2) I think we agree that its much easier to fall into the trap of accumulating random stuff than to get out of it (is that true for you?). Does that say anything about us?
http://intill.blogspot.com/2007/10/saker-av-pau...
I applaud your writing. I am also an avid reader, so you make much sense to me.
I love stuff like this. ;-)
The low cost of stuff may just also related to the obesity issue. Low cost of fast foods may mean we just need to have it because it is cheap no matter what the value is? What do we do with it ? we store it on our bodies,and the cost of that storage is Heart attacks, and other health issues including early death.
i don't know what my point is, other than that i like your article.
You're wrong about books, though. Thousands of books are just as claustrophobic as any other stuff (I've cut down from 700+ to 400+ books, and it still exhausts me to live with them).
http://en.wikipedia.org/wiki/Henry_David_Thoreau
the echoes of Walden are almost too much to be coincidence..
I thought this was a good read. It rings very true.
As for stuff, I rarely find the need to buy anything. The internet makes this easy - music, reading material, or whatever can usually be found online. Unfortunately it just turns into digital stuff. My desktop can become horribly cluttered without conscious effort on my part.

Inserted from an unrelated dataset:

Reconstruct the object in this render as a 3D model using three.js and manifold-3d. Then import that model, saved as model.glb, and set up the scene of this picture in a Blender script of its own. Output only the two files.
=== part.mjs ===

I love to declutter my body, mind and heart! Flylady.net helps declutter my home. Exercises like Bikram Yoga, kayaking and bicycling declutter my mind and body. Forgiveness and gratitude declutters my heart. Every night I go to bed with a good book. I have stacks beside me within reach. But I only read what interests me that I can check out from my metro library system. That way after I read them, they go back into circulation. I do own books that I will never part with and every year will read then once again. Thanks for sharing your essays on clutter and wealth! I enjoy your style of communicating, so easily, subjects that are important to me today.